If any store did that, you probably wouldn’t return, no matter what kind of great deals they offer. But this is exactly what websites do when they force visitors into the cart page every time they add an item. That forces them out of the aisle and back to a cart somewhere completely different from where they want to be.

When products are added to the cart, provide a notification that it’s added, but let the visitor stay exactly where they are to continue shopping. When they are ready to look at the cart, they will. Otherwise, let them shop!

Justice, a store for girls apparel, does this well, showing a pop-up verification when each item has been added. Their shopping bag icon at the top of every page also allows you to see what you have in your bag so far by just mousing over. You never have to leave the page you are on.

keep the shopper shopping

8. Facilitate Socialization

In the age of social media, shoppers are more likely to share a product to their favorite social platform than they are to leave a review. In fact, they’ll often post a mini review on their streams so long as you make it easy to do so.

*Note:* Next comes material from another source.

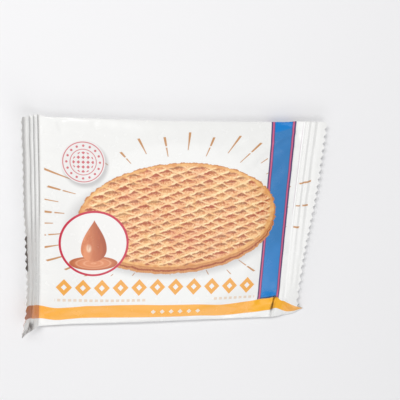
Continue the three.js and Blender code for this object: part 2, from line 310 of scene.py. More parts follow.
def film():
    """The front and back surfaces as arrays of points, with film coordinates."""
    margin, crimp, body, q, tri = grid()
    edge = np.sqrt(np.clip(1 - (np.clip(np.abs(q) - 46.9, 0, 0.6) / 0.605) ** 2, 0.02, 1))
    front, back, coord, ink, ink_back, dark = [], [], [], [], [], []

    def add(f, b, u, v, v_back, shade):
        """One row: front and back points, film coordinates, the print's lines, and painted shade."""
        front.append(f)
        back.append(b)
        coord.append(np.stack([np.broadcast_to(u, q.shape), q], -1))
        ink.append(v)
        ink_back.append(v_back)
        dark.append(shade)

    def up_row(w):
        full = up_angle(q)
        turned = np.minimum(w, UP_TURN)
        x, z = UP_INSET - root_x(q), np.full_like(q, MID_Z)
        n = 14
        for i in range(n):
            a = full * ((i + 0.5) / n) * (turned / UP_TURN)
            x = x - turned / n * np.cos(a)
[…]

Providing socialization buttons gives another way for visitors to interact with your brand and become evangelists for your products.

Just in case you want to show the world that super awesome BB-8 light you found at ThinkGeek, they offer plenty of networks you can socialize it on.

facilitate socialization

You also might want to make it easier for your customers to get updates about new products and sales. You can easily facilitate this by adding a Twitter or RSS feed that regularly pushes out new content and items that have just gone on sale. You might be surprised to find that these feeds may become more popular than your regular social channels!

Just a Starting Point…

Your visitors come first. Implementing the eight points outlined above will give you a good foundation for building a user-focused website. But these are just a starting point. Once these are implemented, that’s no time to rest. Use your momentum to keep finding new ways to delight your visitors.